Meine Glossen - Magenta-gelbe Post

Magenta-gelbe Post

OK, früher war alles besser ist sehr pauschal und natürlich Quatsch.
Wollte jemand z.B. vor 180Jahren seinem Freund im Hoch­schwarzwald per Depesche mitteilen: Hast du schon gehört..., der Dings und die Frau von Gegen­übber…….., dann wusste er um die Risiken, um die etwaigen, zeit­lichen Dimen­sionen Bescheid und rechnete mit dem ärgsten, daß eh nix ankommt und wenn, dann oft zu spät.
Damals mussten bei der Post­kutsche alle 50km die Gäule gewechselt werden und nicht selten geriet so ein Gefährt in den Untiefen der Fahr­rinnen ins Straucheln und alle verwesten. Das wußte man/frau.
Apropos Westen.
  Laut den ausgiebig nach­verfilmten Umständen seinerzeit in Amerika, wurden die Kutschen regelmäßig und kräftig überfallen.
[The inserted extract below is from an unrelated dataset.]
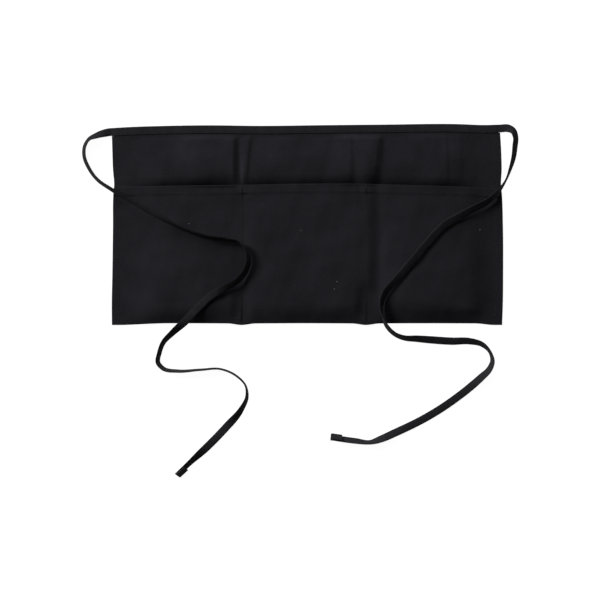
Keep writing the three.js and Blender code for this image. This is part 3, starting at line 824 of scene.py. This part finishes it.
# Sewing: each stitch is a short rounded bar of thread that dips into the cloth at its ends

stitchSet = {"pitch": 0.0026, "share": 0.78, "radius": 0.00022, "proud": 0.00004}

# How far the rows keep from the sides, the bottom edge, the mouth and the waistband, and how far in
# they lie from the edges of the turned hems
rowSet = {"fromSides": 0.004, "fromBottom": 0.006, "fromMouth": 0.0015, "aboveMouth": 0.002,
          "fromBand": 0.0017, "leafIn": 0.0018, "hemIn": 0.0002, "bandEnds": 0.003}

# Bar tacks: where they start and end below the mouth, and half their width
tackSet = {"from": 0.0012, "to": 0.0085, "half": 0.0006, "pitch": 0.0011, "lean": 1.2}


def stitchRow(line, normals, pitch=stitchSet["pitch"], radius=stitchSet["radius"], lean=0.0):
    # stitches set out at even spacing along a line, leaning across it by a share of their length
    length = np.insert(np.cumsum(np.linalg.norm(np.diff(line, axis=0), axis=1)), 0, 0)
    centres = np.arange(pitch / 2, length[-1], pitch)
    place = np.stack([np.interp(centres, length, line[:, i]) for i in range(3)], -1)
    upward = unit(np.stack([np.interp(centres, length, normals[:, i]) for i in range(3)], -1))
    heading = np.stack([np.interp(centres, length, np.gradient(line[:, i], length)) for i in range(3)], -1)
    heading = unit(heading - np.einsum("ij,ij->i", heading, upward)[:, None] * upward)
    level = np.cross(upward, heading)
    heading = unit(heading + lean * level)
    level = np.cross(upward, heading)
    along = np.array([-0.5, -0.42, -0.2, 0.2, 0.42, 0.5])
    swell = np.array([0.45, 0.85, 1.0, 1.0, 0.85, 0.45])
    sink = np.array([-1.5, -0.7, 0.1, 0.1, -0.7, -1.5])
    turn = np.linspace(0, 2 * math.pi, 7)[:-1]
    bar = stitchSet["share"] * pitch * along
    offset = (bar[:, None, None] * heading[:, None, None]
              + radius * (swell[:, None] * np.cos(turn))[..., None] * level[:, None, None]
              + (radius * (swell[:, None] * np.sin(turn) + sink[:, None]) + stitchSet["proud"])[..., None]
              * upward[:, None, None])
    return place[:, None, None] + offset


def stitchMesh(name, rows, material=thread):
    # all the stitches of a piece in one mesh, each a closed six-sided bar
    grid = np.concatenate(rows)
    count, sections, ring = grid.shape[:3]
    top = (sections - 1) * ring
    caps = np.array([[3, 2, 1, 0], [5, 4, 3, 0],
                     [top, top + 1, top + 2, top + 3], [top, top + 3, top + 4, top + 5]])
    places = grid.reshape(-1, 3)
    one = facingOut(np.concatenate([ringFaces(sections, ring), caps]), places[:sections * ring])
    faces = (np.arange(count)[:, None, None] * sections * ring + one).reshape(-1, 4)
    flatPlaces = np.stack([places[faces][..., 0] + places[faces][..., 1], places[faces][..., 2]], -1)
    return finishMesh(name, places, faces, flatPlaces, material, 80)


def surfaceRow(x, y, height, **how):
    # a row of stitches along a line on one of the apron's surfaces, with that surface's normals
    step = 0.0002
    z = height(x, y)
    slopeX = (height(x + step, y) - height(x - step, y)) / (2 * step)
    slopeY = (height(x, y + step) - height(x, y - step)) / (2 * step)
    return stitchRow(np.stack([x, y, z], -1), unit(np.stack([-slopeX, -slopeY, np.ones(len(x))], -1)), **how)


def barTack(x, mouth):
    # three close rows of slanted stitches side by side, just below a pocket's mouth
    y = mouth - np.linspace(tackSet["from"], tackSet["to"], 40)
    return [surfaceRow(x(y) + shift, y, pocketTopZ, pitch=tackSet["pitch"], lean=tackSet["lean"])
            for shift in (-tackSet["half"], 0, tackSet["half"])]


def makeStitches():
    across = np.linspace(rowSet["fromSides"] - halfWidth, halfWidth - rowSet["fromSides"], 700)
    mouthLine = mouthY(across) - apronSet["mouthHem"] + rowSet["hemIn"]
    mouthRow = surfaceRow(drawnX(across, mouthLine), mouthLine, pocketTopZ)
    low = bottom + rowSet["fromBottom"]
    seamRows, tacks = [], []
    for seam in (apronSet["leftSeam"], apronSet["rightSeam"]):
        mouth = mouthY(seam)
        up = np.linspace(low, mouth - rowSet["fromMouth"], 300)
        seamRows.append(surfaceRow(seam + 0 * up, up, pocketTopZ))
        tacks += barTack(lambda y: seam + 0 * y, mouth)
    for side in (-1, 1):
        def rowX(y):
            return edgeX(y, side) - side * (apronSet["sideHem"] - rowSet["leafIn"])
        mouth, head = mouthY(side * halfWidth), topY(side * halfWidth)
        up = np.linspace(low, mouth - rowSet["fromMouth"], 300)
        seamRows.append(surfaceRow(rowX(up), up, pocketTopZ))
        up = np.linspace(mouth + rowSet["aboveMouth"], head - apronSet["band"] - rowSet["fromBand"], 120)
        seamRows.append(surfaceRow(rowX(up), up, bodyTopZ))
        tacks += barTack(rowX, mouth)
    return (stitchMesh("mouthStitches", [mouthRow]), stitchMesh("seamStitches", seamRows),
            stitchMesh("barTacks", tacks))


def makeBandStitches():
    x = np.linspace(rowSet["bandEnds"] - halfWidth, halfWidth - rowSet["bandEnds"], 700)
    y = topY(x) - apronSet["band"] + bandSet["sewnUp"]
    z = np.full(len(x), bandSet["thickness"] - bandSet["groove"])
    line = np.stack([drawnX(x, topY(x)), y, z], -1)
    return stitchMesh("bandStitches", [stitchRow(line, np.tile([0, 0, 1.0], (len(x), 1)))])


def makeTieStitches(name, line, roll):
    # one row on each face, beside the open edge
    heading, across, face = tapeAxes(line, roll)
    rows = []
    for up in (-1, 1):
        middle = line + (tieSet["width"] / 2 - tapeSet["sewnIn"]) * across
        middle = middle + up * (tieSet["thickness"] / 2 - tapeSet["groove"]) * face
        rows.append(stitchRow(middle[2:-10], up * face[2:-10]))
    return stitchMesh(name, rows)


print("sewing")
mouthStitches, seamStitches, barTacks = makeStitches()
bandStitches = makeBandStitches()
tieStitchesLeft = makeTieStitches("tieStitchesLeft", leftLine, leftRoll)
tieStitchesRight = makeTieStitches("tieStitchesRight", rightLine, rightRoll)


# Table top and light

plainSet = {"clouds": 3.0, "darkShare": 0.985}


def plainMaterial(name, colour, roughness, glow=0.0):
    # one nearly even tone, which may glow white
    material = bpy.data.materials.new(name)
    material.use_nodes = True
    shader = material.node_tree.nodes["Principled BSDF"]
    place = addNode(material.node_tree, "ShaderNodeTexCoord")
    tone = addNode(material.node_tree, "ShaderNodeGroup", node_tree=clothTone)
    material.node_tree.links.new(place.outputs["Object"], tone.inputs["Place"])
    tone.inputs["Cloud size"].default_value = plainSet["clouds"]
    tone.inputs["Dark"].default_value = [plainSet["darkShare"] * part for part in colour] + [1]
    tone.inputs["Light"].default_value = list(colour) + [1]
    material.node_tree.links.new(tone.outputs["Color"], shader.inputs["Base Color"])
    shader.inputs["Roughness"].default_value = roughness
    shader.inputs["Emission Color"].default_value = (1, 1, 1, 1)
    shader.inputs["Emission Strength"].default_value = glow
    return material


# A few specks of pale lint that lie on the pockets
lintSet = [
    {"x": -0.1838, "y": 0.0010, "turn": 10},
    {"x": -0.0102, "y": -0.0096, "turn": 100},
    {"x": 0.0455, "y": -0.0892, "turn": 40},
    {"x": 0.0414, "y": -0.1005, "turn": 86},
    {"x": 0.2680, "y": -0.0085, "turn": 60},
]


speckSet = {"length": 0.0018, "radius": 0.00042, "colour": (0.26, 0.26, 0.25), "roughness": 0.9}


def makeLint():
    rows = []
    for speck in lintSet:
        turn = math.radians(speck["turn"])
        along = speckSet["length"] * np.array([-0.5, 0, 0.5])
        rows.append(surfaceRow(speck["x"] + along * math.cos(turn), speck["y"] + along * math.sin(turn),
                               pocketTopZ, pitch=speckSet["length"], radius=speckSet["radius"]))
    return stitchMesh("lint", rows, plainMaterial("paleLint", speckSet["colour"], speckSet["roughness"]))


lint = makeLint()


floorSet = {"half": 4.0, "below": 0.0002, "colour": (0.12, 0.12, 0.12), "roughness": 0.9, "glow": 0.97}

print("floor and light")
half = floorSet["half"]
floorPlaces = np.array([[-half, -half], [half, -half], [half, half], [-half, half]])
floor = finishMesh("tableTop", np.column_stack([floorPlaces, np.full(4, -floorSet["below"])]),
                   np.array([[0, 1, 2, 3]]), floorPlaces[None],
                   plainMaterial("paleTable", floorSet["colour"], floorSet["roughness"], floorSet["glow"]))

lightSet = [
    {"name": "side box", "from": (-6.2, 3.6, 3.5), "size": 2.0, "power": 760},
    {"name": "top box", "from": (-1.1, 6.3, 3.15), "size": 4.4, "power": 298},
]
skyStrength = 0.095

for light in lightSet:
    lamp = bpy.data.lights.new(light["name"], "AREA")
    lamp.shape = "SQUARE"
    lamp.size = light["size"]
    lamp.energy = light["power"]
    holder = bpy.data.objects.new(light["name"], lamp)
    holder.location = light["from"]
    away = -np.array(light["from"])
    holder.rotation_euler = (math.atan2(math.hypot(away[0], away[1]), -away[2]), 0,
                             math.atan2(-away[0], away[1]))
    scene.collection.objects.link(holder)

world = bpy.data.worlds.new("studio")
world.use_nodes = True
world.node_tree.nodes["Background"].inputs["Color"].default_value = (1, 1, 1, 1)
world.node_tree.nodes["Background"].inputs["Strength"].default_value = skyStrength
scene.world = world


# Each piece, a cloth label that nothing reads, and the frame's parts it stands for: every piece rides on the
# root body and those parts are hidden

pieces = [
    (bodyPanel, "twill", ["body_panel"]),
    (pocketPanel, "twill", ["pocket_panel", "pocket_hem"]),
    (sideHemLeft, "twill", ["side_hem_left"]),
    (sideHemRight, "twill", ["side_hem_right"]),
    (waistband, "tape", ["waistband"]),
    (tieLeft, "tape", ["tie_left"]),
    (tieRight, "tape", ["tie_right"]),
    (tieEndLeft, "tape", ["tie_end_left"]),
    (tieEndRight, "tape", ["tie_end_right"]),
    (mouthStitches, "tape", []),
    (seamStitches, "tape", []),
    (barTacks, "tape", []),
    (bandStitches, "tape", []),
    (tieStitchesLeft, "tape", []),
    (tieStitchesRight, "tape", []),
    (lint, "twill", []),
]
for piece, slot, nodes in pieces:
    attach(piece, "root")
    if nodes:
        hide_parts(*nodes)

print("done")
Ähnlich den heutigen Spren­gungen von Geld­automaten war damals der Transport von ein paar Dollar oder drei Nuggets zu Enkels Geburt­stag stets vom Risiko der gewalt­samen Aneignung durch Unbe­fugte an der Tages­ordnung.
Oder - auch nicht so selten, der Kutscher schlief in der berühmten, nach ihm benannten Körper­haltung selig ein und Pferde gingen autonom ihre Wege oder grasten, ebenfalls selig. Was ich sagen will.
  Trotz der Vergangen­heitsromantik eine Verbesserung, technisch und logistisch, tat Not. Hat es sie bis dato gegeben?
Die ganzen elek­trischen Entwicklungs­schritte ohne Pferd, wie Morsen, Telegrafieren und Brief­tauben über­springe ich einmal.
Die Elektronik, Sende­masten und Satelliten haben uns neue Wege eröffnet, ohne knietiefe Fahr­spuren. Es gibt Simsen, Whats­appen, Face­booken oder TikToken zur Über­mittlung von allerlei Un­wichti­gem und das alles über Mobilf­unk, ohne Kabel, von überall, theoretisch. Ist schon Klasse.
  Da kommt mir noch die Email in den Sinn. Der elektro­nische Brief. Ohne hand­schriftliche Hiero­glyphen, in der Regel sauber getippt, allerdings auch ohne Parfüm­duft der Liebsten, aber in Licht­geschwindig­keit von A nach B, also noch schneller wie unser Postbote mit Elektro­rad an unserer Haustüre, eine prima Sache.
  Soweit, so gut. Es geht doch. Man muss nur wollen und eine Idee haben.
Bloß, es müssen schon möglichst alle mitmachen. Es braucht wie immer Team­player.
Was nutzt die Über­windung des Raumes zwischen Absender und Empfänger in Licht­geschwindig­keit, wenn Letzterer den Quark nicht zur Kenntnis nimmt. Meine Erfahrung dzbl. ist ernüchternd.
  Keine Arztpraxis, kein Hand­werker, kein Radio- und TV-Laden nimmt meine eilige und verdammt-noch-mal wichtige Nachricht auf diesem Wege zur Kenntnis. Ich muss zu­sätzlich noch tele­fonisch nach­fragen.
Das bedeutet rück­blickend, einst hätte ich quasi meinen ‚schwarzen Rappen’ aus dem Stall holen und hinter der Post­kutsche her reiten müssen, um die Aus­händigung des groben Post­sackes an der Feldberg Post­station zu über­wachen.
Das kann nicht Sinn der Sache sein, früher nicht und nicht heute.
  Ich bleibe maximal frustriert und plane meine Email samt Fotos im Anhang auszu­drucken und anschließend per Post­reiterei zustellen zu lassen.
Etwas provokativ und als Mahnung mit dem elektro­nischen Stinke­finger gedacht. Vielleicht liegt in der Verquickung von alt und neu der Schlüssel zum Erfolg.
Hoffentlich geht man mit meiner hap­tischen Post, liebevoll gefaltet, die Gum­mierung abgeleckt und ordentlich frankiert, dann aufmerksamer um, wie mit der im elek­tronischen Postfach. Möglicher­weise verschwindet ein alt­modischer Brief aber mit den vielen bunten Reklame­blättchen aus dem Briefkasten in der Papier­tonne, dann wäre das wenigstens eine Erklärung.
  Übrigens wußten Sie, Email ist ja eine Abkürzung für:
    Einer-mag-alles-irgendwann-lesen.
Das tröstet und erklärt auch vieles.